Super Tuesday: Newt Gingrich says he’s a survivor
Newt Gingrich, racking up a Super Tuesday win in the state where he launched his extraordinary political rise, predicted he would win the GOP nomination despite opposition from the nation’s elites because “people power” will trump “money power.”
“We survived the national elites’ effort to kill us,” he told a boisterous crowd of more than 400 supporters in a ballroom at the Renaissance Atlanta Waverly Hotel, where he said he was when he learned in 1994 that the Republicans had taken over the House. “Wall Street money can be beaten by Main Street work.”
Gingrich noted that political observers had predicted other Republican candidates would eclipse him, and he pointed out that they are now gone from the race. The latest, he said, is Rick Santorum. “There are lots of bunny rabbits that run through. I am the tortoise,” he said.
Supporters waved placards that said “Newt-a-Mania” and others that showed a gas pump reading 2-5-0, a reference to Gingrich’s promise to bring the price down to $2.50 a gallon. An exit poll in Georgia suggested Gingrich’s emphasis on gas prices could be catching on. More than 9 in 10 voters said they were a factor in their vote, and almost half of those voted for Gingrich.
Gingrich spent much of his victory speech recounting how he was pronounced dead by the media and the GOP establishment and then revived. He concluded with a lengthy discourse on what has become a central issue in his campaign: his plan to lower gas prices. He called his target price practical, doable and cautious and suggested voters listen to a 30-minute speech on his website. Saying he has been accused on pandering, he retorted, “This is called leading.”
Gingrich had focused most of his attention in the last week on Georgia, but hoped to pick up delegates in Oklahoma and Tennessee. He was not on the ballot in Virginia, although he now lives in McLean, a wealthy enclave across the Potomac River from Washington.
The former speaker was counting on a victory in Georgia, home to the district he represented for 20 years in Congress, to boost him in upcoming contests. He has not won a state since South Carolina.
“I want you to know, in the morning, we are going on to Alabama, we’re going on to Mississippi, we’re going on to Kansas -- and that’s just this week,” he said to cheers.
Gingrich once represented a congressional district that stretched from Atlanta’s southern suburbs to the Alabama state line. Although he started this election day with a speech to the Chamber of Commerce in fast-growing, vote-rich Gwinnett County, Gingrich traveled to Alabama for an afternoon rally at the U.S. Space & Rocket Center in Huntsville.

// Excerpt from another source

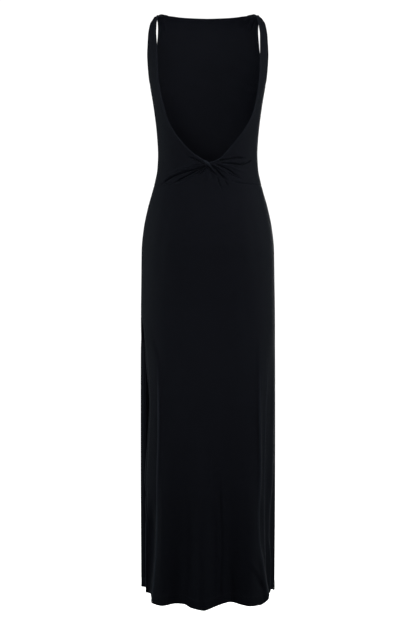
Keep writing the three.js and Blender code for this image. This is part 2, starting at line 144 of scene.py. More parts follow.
# How much nearer the middle the right strap's edge towards the neck lies at each of those places
RIGHT_STRAP_IN = (0, 0, 0, 0.4, 1, 1.8, 1.4, -1)

# The open back's edge: drop, distance from the middle on the left and on the right
OPEN_BACK = (
    (46, 127.7, 128.7), (64, 127.2, 128.9), (82, 125.4, 129), (102, 124.4, 128.6), (144, 122.4, 128),
    (180, 119.8, 125), (220, 111, 119), (265, 98.8, 105.4), (300, 81.5, 85), (330, 59, 62.4),
    (355, 33.6, 42), (365, 20, 32), (371, 10.5, 22), (376, 3, 10), (378, 0, 0),
)

# The back half's arm edge below the strap: drop, x, y
BACK_ARMHOLE = (
    (66, 148.8, 25), (100, 149.6, 25), (130, 148.4, 22), (160, 145.6, 15), (180, 142.6, 7), (190, 141.4, 0),
)

# Rows of a back half below its strap: the drop at the open edge and, on the outside, the drop down the
# side, or the turn in degrees along the waist seam
SIDE_ROWS = (
    (82, 96), (112, 128), (142, 160), (158, 178), (172, 190), (204, 230), (238, 272), (268, 312),
    (292, 350), (310, 382), (324, 408), (335, 430),
)
SEAM_ROWS = (
    (344, 11), (350, 22), (355, 33), (359, 43), (362.5, 52), (365.5, 60), (368, 67), (370.5, 73),
    (373, 79), (375.5, 84.5), (378, 90),
)

# The waist seam rises to the twist: turn in degrees from the side, drop
WAIST_SEAM = ((0, 430), (50, 429), (63, 425), (72, 417), (80, 405), (85, 398), (90, 396))

# Under the twist the left half reaches this many degrees past the middle of the back
LEAN = 7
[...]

Among the 10 Super Tuesday states, Georgia was the prize, with 76 delegates. But many will be awarded proportionally, so Gingrich will likely share some with his competitors.
CNN and Fox News, relying on exit surveys, called Georgia for Gingrich just after the polls closed, sparking a cheer from about 100 supporters who almost immediately returned to talking. With almost no results in, the former House speaker tweeted: “Thank you Georgia! It is gratifying to win my home state so decisively to launch our March Momentum.”
Gingrich, who calls himself a “Yankee-born Army brat,” was born in Pennsylvania and lived around the world, but moved to Georgia as a high school junior in 1960. He taught history at West Georgia College, where he plotted his political career. He was first elected to Congress in 1978. He left in 1999, resigning after the party suffered devastating election losses.
Exit polls in Georgia showed that Tuesday’s turnout was heavily conservative, with 7 out of 10 voters describing themselves as either very conservative or somewhat conservative. Gingrich won almost half of those voters, as well as almost half of the voters who said they supported the tea party movement and half of the voters who said they were white evangelical Christians.
Gingrich won voters of all age groups, but he tied Ron Paul for voters between 18 and 29 years old. He won voters of all educational levels, except the most highly educated, who went for Mitt Romney. And he won voters of all income levels, except those earning more than $200,000, who supported Romney, the wealthiest GOP candidate.
Gingrich, who converted to Catholicism when he married his third wife, lost the Catholic vote by 10 points to Romney, but won almost half of the Protestant vote.
He won Georgia even though voters said Romney was more likely to beat President Obama. But a third also said Gingrich’s ties to Georgia mattered; three-quarters of them voted for him.